Returning to the USA’s Declaration of Independence, the preamble to the listed rights is the phrase ‘We hold these truths to be self-evident, that all men are created equal, that they are endowed by their Creator with certain unalienable Rights…’ The reader should in this situation, as in all things historic, apply the rules of the day to retain the context. The common understanding is that back in those days within the US, all proclamations and laws were written with the ‘white man’ in mind and that all others were excluded. Things were a little more complicated because distinctions were made on characteristics such as: land ownership status, taxable status, gender, race/religion, age, and yes of course skin colour. As a fledgling country the USA, left the mundane tasks of taxation and voting to the original thirteen colonies which ran through the full gambit of options on the topic of suffrage.
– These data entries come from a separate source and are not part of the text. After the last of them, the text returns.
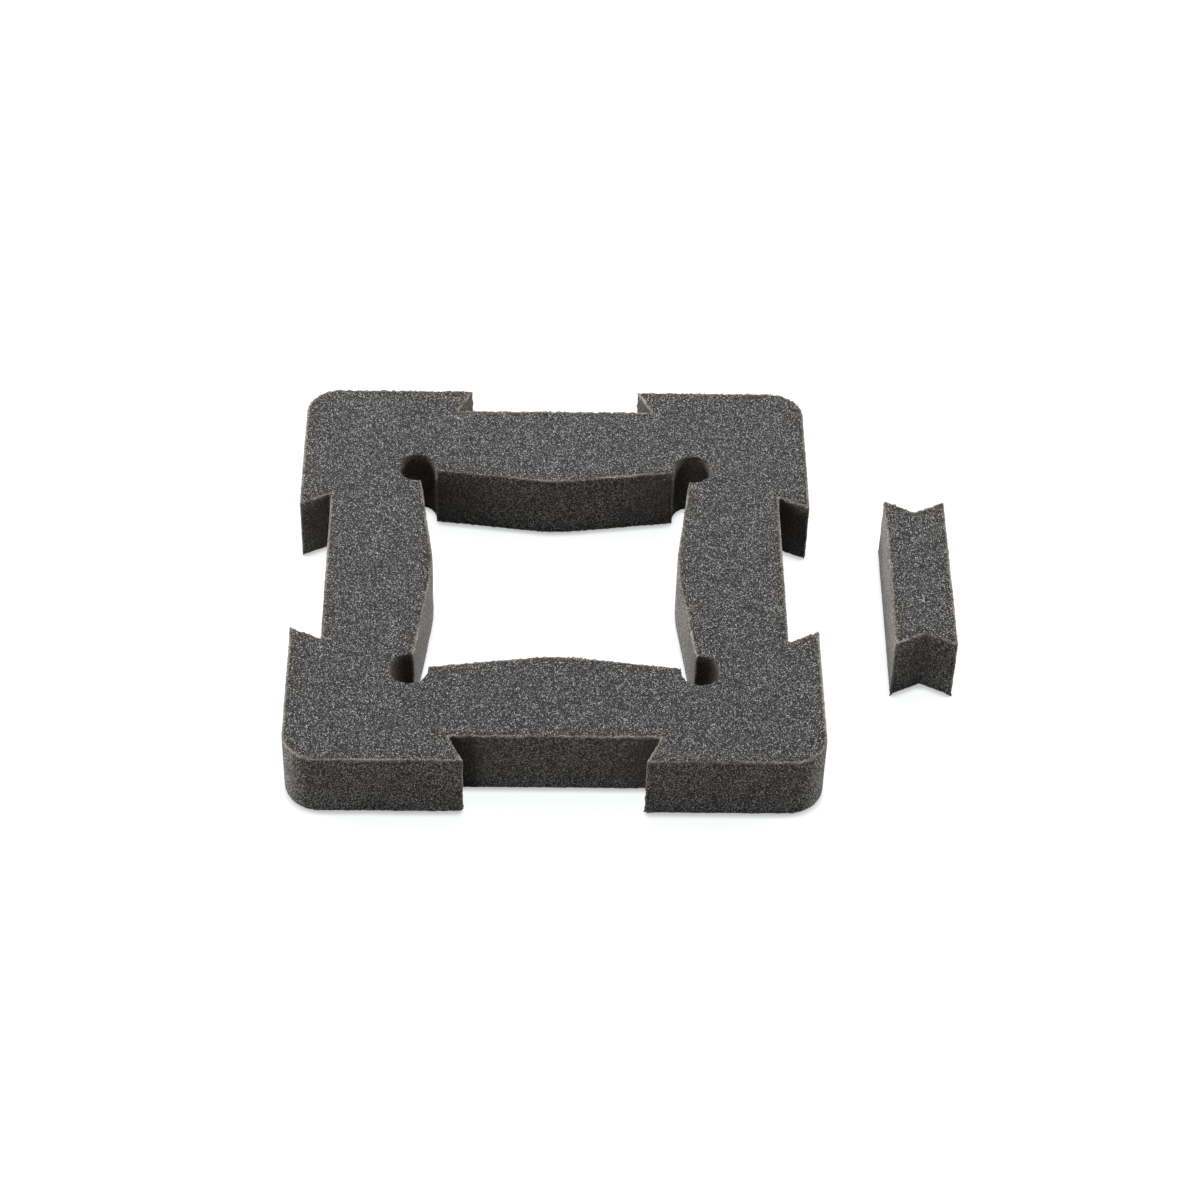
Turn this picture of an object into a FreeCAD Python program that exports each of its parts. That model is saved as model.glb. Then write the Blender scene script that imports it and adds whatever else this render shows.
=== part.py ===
import FreeCAD, Part
import Sketcher

import math
import os

# An interlocking packing frame, cut from one sheet of open-cell foam, and its loose dovetail key.
#
# The frame is a square with rounded corners. The four sides of its opening bow inwards, so that
# they press on whatever stands in it, and a round relief at each corner lets the sides give without
# tearing. Each outer side has a dovetail notch, wider at its floor than at its mouth. Two frames
# set side by side make one hourglass-shaped hole of their facing notches. The key has the shape of
# that hole: sides as long as a notch floor, and a V cut into each end.
#
# Millimetres, +Z up. The origin is the middle of the opening, on the plane that the pieces lie on.

DRIVING_DIMENSIONS = [
    ("frame_side", 210.0, "outer size of the square frame"),
    ("sheet_thickness", 30.0, "foam sheet that both pieces are cut from"),
    ("corner_radius", 14.0, "outer corners of the frame"),
    ("notch_mouth", 69.5, "width of a notch at the frame's outer side"),
    ("notch_flare", 6.25, "how much wider a notch is at its floor, at each end"),
    ("notch_depth", 12.5, "from the frame's outer side to a notch's floor"),
    ("grip_gap", 98.0, "between two opposite grip sides, at their crests before rounding"),
    ("side_bow", 7.3, "how far a grip side bows inwards from the opening's corners to its crest"),
    ("crest_radius", 70.0, "rounding of a grip side's crest"),
    ("relief_offset", 0.95, "from a corner of the opening out to its relief's centre, in X and in Y"),
    ("relief_diameter", 15.4, "round relief at each corner of the opening"),
    ("key_clearance", 0.1, "between the key and each face of a notch: line to line, as foam fits"),
    ("key_gap", 30.5, "between the frame's side and the key that lies beside it"),
    ("key_slip", -1.0, "how far along that side the loose key lies from the notch's middle"),
    ("key_turn", -0.6, "degrees that the loose key lies off square"),
    ("cut_overrun", 5.0, "how far a cut runs past the face that it leaves by"),
]

# Sizes that follow from the driving dimensions, as expressions of them.
FRAME_HALF = "dims.frame_side / 2"
MOUTH_HALF = "dims.notch_mouth / 2"
NOTCH_FLOOR_HALF = "(dims.notch_mouth / 2 + dims.notch_flare)"
NOTCH_FLOOR_AT = "(dims.frame_side / 2 - dims.notch_depth)"
CREST_AT = "dims.grip_gap / 2"
OPENING_HALF = "(dims.grip_gap / 2 + dims.side_bow)"
RELIEF_AT = "(dims.grip_gap / 2 + dims.side_bow + dims.relief_offset)"
# A notch's flank, and so the key's end, leans out by this much for each millimetre of depth.
FLANK_LEAN = "dims.notch_flare / dims.notch_depth"
KEY_HALF_WIDTH = "(dims.notch_depth - dims.key_clearance)"
# Moving a flank in by the clearance, square to itself, shortens the key by clearance / cos(lean).
KEY_WAIST_HALF = f"({MOUTH_HALF} - dims.key_clearance / cos(atan({FLANK_LEAN})))"
KEY_TIP_HALF = f"({KEY_WAIST_HALF} + {KEY_HALF_WIDTH} * {FLANK_LEAN})"

SIDES = 4
ZERO = None
CLOSE = 1e-6
# Sketcher's own numbers for the axes and the origin, and for a line's start and a circle's centre.
X_AXIS, Y_AXIS = -1, -2
START, END, CENTRE = 1, 2, 3

doc = FreeCAD.newDocument("foam_frame_and_key")
sheet = doc.addObject("Spreadsheet::Sheet", "dims")


def fill_sheet():
    """Writes each driving dimension in a cell of its own, with its name as the cell's alias."""
    for row, (name, value, meaning) in enumerate(DRIVING_DIMENSIONS, start=1):
        sheet.set(f"A{row}", str(value))
        sheet.setAlias(f"A{row}", name)
        sheet.set(f"B{row}", meaning)
    doc.recompute()


def size_of(expression):
    """What an expression of the driving dimensions comes to now."""
    return 0.0 if expression is ZERO else float(sheet.evalExpression(expression))


def minus(expression):
    """The expression with its sign turned."""
    return ZERO if expression is ZERO else f"-1 * {expression}"


def quarter_turns(corner):
    """A corner, as a pair of expressions, and its copies on the frame's other three sides."""
    x, y = corner
    return [(x, y), (minus(y), x), (minus(x), minus(y)), (y, minus(x))]


def new_body(label):
    """An empty body whose label names the piece."""
    body = doc.addObject("PartDesign::Body", label)
    body.Label = label
    return body


def origin_feature(body, role):
    """One of a body's own origin planes or axes, found by its role."""
    return next(part for part in body.Origin.OriginFeatures if part.Role == role)


def ground_sketch(body, name):
    """An empty sketch on the plane that the pieces lie on."""
    sketch = body.newObject("Sketcher::SketchObject", name)
    sketch.AttachmentSupport = [(origin_feature(body, "XY_Plane"), "")]
    sketch.MapMode = "FlatFace"
    return sketch


def bind_point(sketch, geometry, point, place):
    """Ties a point of a sketch's geometry to a pair of expressions, measured from the origin."""
    for kind, expression, zero_line in zip(("DistanceX", "DistanceY"), place, (Y_AXIS, X_AXIS)):
        if expression is ZERO:
            sketch.addConstraint(Sketcher.Constraint("PointOnObject", geometry, point, zero_line))
            continue
        value = size_of(expression)
        distance = Sketcher.Constraint(kind, X_AXIS, START, geometry, point, value)
        sketch.setExpression(f"Constraints[{sketch.addConstraint(distance)}]", expression)


def polygon_sketch(body, name, corners):
    """A sketch of one closed polygon. Each corner is a pair of expressions."""
    sketch = ground_sketch(body, name)
    points = [FreeCAD.Vector(size_of(x), size_of(y), 0) for x, y in corners]
    for start, end in zip(points, points[1:] + points[:1]):
        sketch.addGeometry(Part.LineSegment(start, end), False)
    for line in range(len(corners)):
        following = (line + 1) % len(corners)
        sketch.addConstraint(Sketcher.Constraint("Coincident", line, END, following, START))
    for line, corner in enumerate(corners):
        bind_point(sketch, line, START, corner)
    return sketch


def circle_sketch(body, name, centre, diameter):
    """A sketch of one circle. Its centre is a pair of expressions, and its diameter is another."""
    sketch = ground_sketch(body, name)
    middle = FreeCAD.Vector(size_of(centre[0]), size_of(centre[1]), 0)
    circle = Part.Circle(middle, FreeCAD.Vector(0, 0, 1), size_of(diameter) / 2)
    ring = sketch.addGeometry(circle, False)
    bind_point(sketch, ring, CENTRE, centre)
    across = sketch.addConstraint(Sketcher.Constraint("Diameter", ring, size_of(diameter)))
    sketch.setExpression(f"Constraints[{across}]", diameter)
    return sketch


def pad_sheet(body, outline):
    """Cuts an outline from the foam sheet, standing on the ground plane."""
    pad = body.newObject("PartDesign::Pad", "sheet_cut")
    pad.Profile = outline
    pad.setExpression("Length", "dims.sheet_thickness")
    doc.recompute()


def must_have_cut(body, before, name):
    """Stops if a cut left a body's volume as it was."""
    if body.Shape.Volume > before - CLOSE:
        raise RuntimeError(f"{name} removed nothing")


def cut_through(body, outline, name):
    """Cuts an outline straight up through the sheet."""
    before = body.Shape.Volume
    cut = body.newObject("PartDesign::Pocket", name)
    cut.Profile = outline
    cut.Reversed = True
    cut.setExpression("Length", "dims.sheet_thickness + dims.cut_overrun")
    doc.recompute()
    must_have_cut(body, before, name)
    return cut


def repeat_on_every_side(body, cut, name):
    """Repeats a cut on all four sides of the frame, about the upright axis of the opening."""
    before = body.Shape.Volume
    pattern = body.newObject("PartDesign::PolarPattern", name)
    pattern.Originals = [cut]
    pattern.Axis = (origin_feature(body, "Z_Axis"), [""])
    pattern.Angle = 360
    pattern.Occurrences = SIDES
    body.Tip = pattern
    doc.recompute()
    must_have_cut(body, before, name)


def round_upright_edges(body, name, radius, corners):
    """Rounds the upright edges that stand at the given corners."""
    places = [(size_of(x), size_of(y)) for x, y in corners]
    edges = []
    for number, edge in enumerate(body.Shape.Edges, start=1):
        foot, head = edge.Vertexes[0].Point, edge.Vertexes[-1].Point
        upright = math.hypot(head.x - foot.x, head.y - foot.y) < CLOSE
        if upright and any(math.hypot(foot.x - x, foot.y - y) < CLOSE for x, y in places):
            edges.append(f"Edge{number}")
    if len(edges) != len(corners):
        raise RuntimeError(f"{name} found {len(edges)} of {len(corners)} edges")
    rounded = body.Tip
    fillet = body.newObject("PartDesign::Fillet", name)
    fillet.Base = (rounded, edges)
    fillet.setExpression("Radius", radius)
    body.Tip = fillet
    doc.recompute()


def notch_outline():
    """One dovetail notch in the +X side. Its flanks run on past the outer side at their lean."""
    past_side = f"({FRAME_HALF} + dims.cut_overrun)"
    past_half = f"({MOUTH_HALF} - dims.cut_overrun * {FLANK_LEAN})"
    return [
        (past_side, past_half),
        (NOTCH_FLOOR_AT, NOTCH_FLOOR_HALF),
        (NOTCH_FLOOR_AT, minus(NOTCH_FLOOR_HALF)),
        (past_side, minus(past_half)),
    ]


def opening_outline():
    """The opening's corners with the crest of a grip side between each two of them."""
    corners = quarter_turns((OPENING_HALF, OPENING_HALF))
    crests = quarter_turns((ZERO, CREST_AT))
    return [point for pair in zip(corners, crests) for point in pair]


def key_outline():
    """The hourglass hole of two facing notches, less the clearance at each face."""
    back_end = [
        (KEY_HALF_WIDTH, KEY_TIP_HALF),
        (ZERO, KEY_WAIST_HALF),
        (minus(KEY_HALF_WIDTH), KEY_TIP_HALF),
    ]
    front_end = [(minus(x), minus(y)) for x, y in back_end]
    return back_end + front_end


def foam_frame():
    """The square frame with its notches, its grip sides and its corner reliefs."""
    body = new_body("foam_frame")
    outer_corners = quarter_turns((FRAME_HALF, FRAME_HALF))
    pad_sheet(body, polygon_sketch(body, "outer_square", outer_corners))
    round_upright_edges(body, "outer_corners", "dims.corner_radius", outer_corners)
    notch = cut_through(body, polygon_sketch(body, "notch_outline", notch_outline()), "notch")
    repeat_on_every_side(body, notch, "notches")
    cut_through(body, polygon_sketch(body, "opening_outline", opening_outline()), "opening")
    round_upright_edges(body, "crests", "dims.crest_radius", quarter_turns((CREST_AT, ZERO)))
    ring = circle_sketch(body, "relief_outline", (RELIEF_AT, RELIEF_AT), "dims.relief_diameter")
    repeat_on_every_side(body, cut_through(body, ring, "relief"), "reliefs")
    return body


def dovetail_key():
    """The loose key, lying beside the frame's +X side and almost in line with its notch."""
    body = new_body("dovetail_key")
    pad_sheet(body, polygon_sketch(body, "key_outline", key_outline()))
    place = f"vector({FRAME_HALF} + dims.key_gap + {KEY_HALF_WIDTH}; dims.key_slip; 0)"
    turn = "rotation(vector(0; 0; 1); dims.key_turn)"
    body.setExpression("Placement", f"placement({place}; {turn})")
    doc.recompute()
    return body


def check(pieces):
    """Stops before anything is written if a feature failed or a piece isn't one sound solid."""
    for item in doc.Objects:
        if "Invalid" in item.State or "Error" in item.State:
            raise RuntimeError(f"{item.Label} failed: {item.State}")
    for piece in pieces:
        shape = piece.Shape
        if shape.isNull() or not shape.isValid() or len(shape.Solids) != 1:
            raise RuntimeError(f"{piece.Label} isn't one valid solid")


def write(pieces):
    """Writes each piece as a STEP file named by its label."""
    os.makedirs("parts", exist_ok=True)
    for piece in pieces:
        piece.Shape.exportStep(f"parts/{piece.Label}.step")
        box = piece.Shape.BoundBox
        across = f"{box.XLength:.2f} x {box.YLength:.2f} x {box.ZLength:.2f} mm"
        print(f"{piece.Label}: {across}, {piece.Shape.Volume:.1f} mm3")


fill_sheet()
made = [foam_frame(), dovetail_key()]
check(made)
write(made)
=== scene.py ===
import math

import bmesh
import bpy
import numpy as np
from bpy.props import FloatProperty, FloatVectorProperty, IntProperty, PointerProperty
from bpy.types import Operator, Panel, PropertyGroup
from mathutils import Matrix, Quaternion, Vector


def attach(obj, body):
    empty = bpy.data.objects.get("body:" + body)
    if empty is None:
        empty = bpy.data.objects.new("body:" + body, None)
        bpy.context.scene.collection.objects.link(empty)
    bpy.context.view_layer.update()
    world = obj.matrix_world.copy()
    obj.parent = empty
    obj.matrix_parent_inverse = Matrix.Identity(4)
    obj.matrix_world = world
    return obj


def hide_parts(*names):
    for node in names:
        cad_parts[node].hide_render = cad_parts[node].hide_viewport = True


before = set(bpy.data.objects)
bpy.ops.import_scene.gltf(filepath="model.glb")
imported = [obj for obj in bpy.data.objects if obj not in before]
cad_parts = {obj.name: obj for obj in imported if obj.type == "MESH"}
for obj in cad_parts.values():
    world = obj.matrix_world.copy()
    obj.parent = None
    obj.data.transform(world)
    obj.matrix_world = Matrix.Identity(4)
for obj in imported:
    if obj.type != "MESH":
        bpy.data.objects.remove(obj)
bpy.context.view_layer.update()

bl_info = {
    "name": "Foam packing frame and key",
    "version": (1, 0, 0),
    "blender": (4, 5, 0),
    "location": "3D View > Sidebar > Foam",
    "description": "Open-cell foam for an interlocking packing frame and its dovetail key",
    "category": "Object",
}

# Everything is in metres. The two foam pieces are laid out again over the solids of the frame that
# is loaded above, so their shape, size and place are always those solids' own.

FOAM_NAME = "charcoal_open_cell_foam"
BAKE_MAP = "OFBake"

# What a foam mesh keeps for each vertex, for the material to read: how deep in an open cell it is,
# how far from a cut edge, and how much it is part of a wall.
DEPTH = "cell_depth"
RIM = "rim_distance"
WALL = "cut_wall"


# ---------------------------------------------------------------------------------------------
# Sizes and colours
# ---------------------------------------------------------------------------------------------


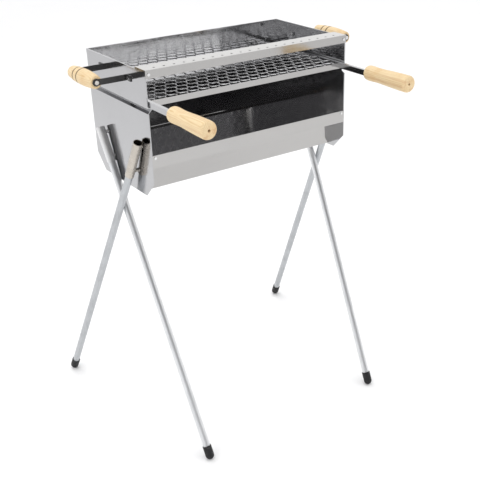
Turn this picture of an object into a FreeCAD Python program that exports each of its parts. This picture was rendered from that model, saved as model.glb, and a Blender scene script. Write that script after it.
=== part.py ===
import FreeCAD, Part
import math
import os

# Portable charcoal grill: folded sheet firebox, pull-out mesh grate, side carry
# handles and four plug-in legs that cross in pairs at each end.
# Millimetres, +Z up, +X to the right, -Y to the front where the grate pulls out.
# While modelling, y = 0 is the front edge of the end panels. save() moves the
# finished shapes so that the origin is under the middle of the whole object.

os.makedirs("parts", exist_ok=True)
V = FreeCAD.Vector

# ---- driving dimensions ----------------------------------------------------

firebox_length = 500.0      # outside faces of the end panels, along X
firebox_depth = 260.0       # front edge to back edge of the end panels
rim_height = 850.0          # floor to the top edge of the end panels
sheet = 1.2                 # thickness of all folded sheet

panel_drop = 264.0          # rim to the bottom edge of an end panel
panel_clip = 35.0           # clipped lower corners of an end panel
hem_width = 8.0             # folded-over edges

ledge_drop = 70.0           # rim to the grate ledge on the beads
bead_depth = 8.0            # how far a bead is pressed inwards
bead_flat = 3.0             # height of the bead's vertical part
bead_gap = 0.3              # rear sheet's notches around the beads

rail_top_rise = 4.0         # top of the front rail above the rim
rail_face_height = 17.0
rail_flange_depth = 42.0
rail_lip_gap = 0.0          # rear lip of the front rail above the rim
rail_hole_radius = 2.4
rail_hole_pitch = 22.4
rail_hole_count = 21
rail_hole_setback = 13.0    # hole row behind the rail's front face

strip_drop = 169.0          # rim to the top hem of the front strip
crease_drop = 196.0         # rim to the fold under the front strip
floor_drop = 259.5          # rim to the underside of the trough floor
step_inset = 27.0           # front strip to the top of the front slope
floor_inset = 52.0          # front and back folds of the floor, from the sheet faces
back_fold_drop = 207.0      # rim to the fold between back slope and lap flange
lap_height = 7.0            # lap flange on the rear sheet
back_panel_drop = 216.0     # rim to the lower edge of the rear sheet

corner_tab_length = 34.0
corner_tab_reach = 8.0
corner_tab_height = 9.0
corner_tab_drop = 50.0      # rim to the top face of a rear corner tab

fixing_tab_width = 14.0     # tabs of the end panels behind rail and strip
rivet_shank_radius = 1.6
rivet_head_radius = 3.0
rivet_head_height = 1.0

leg_diameter = 15.9
leg_wall = 1.2
leg_spread = 131.5          # foot centre beyond the firebox edge, along Y
outer_foot_offset = 75.5    # foot centre outside the end panel, along X
inner_foot_offset = 14.5    # foot centre inside the end panel, along X
foot_diameter = 19.6
foot_grip_length = 22.0
foot_sole = 2.0             # rubber between the tube end and the dome centre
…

The reader is encouraged to look online for a comprehensive history of American voting to see who MAY and who MAY-NOT  vote throughout the years.
 
The maxim of unintentional consequences states - there can be outcomes of purposeful actions that are not intended or foreseen. The early suffragettes made a semantic error, though that is often the case in advertising campaigns and propaganda, in that the feminists demanded ‘woman’s Rights’ when what was actually desired was equal access to ‘men’s Rights’. The previous sentence may be categorized by some as a distinction without a difference, yet to do so is to ignore history and assign a meaning to the word ‘men’ that was never intended by those who took pen to paper in 1776.
 
Back to the idea of consequence, by deviating away from the ‘all men are created equal’ expression and propagating the ‘us versus them’ narrative, the feminists opened the door for social segregation based on immutable characteristics real or otherwise. It will not be denied here that the dream of the Founding Fathers of the United States of America was not realized overnight; in fact it took a civil war and the death of tens of thousands to take the first significant step for the country. The idea of ‘your right to swing your arm stops at the tip of my nose’ was made manifest, though even then it took a generation or five to effectively make that change within American society.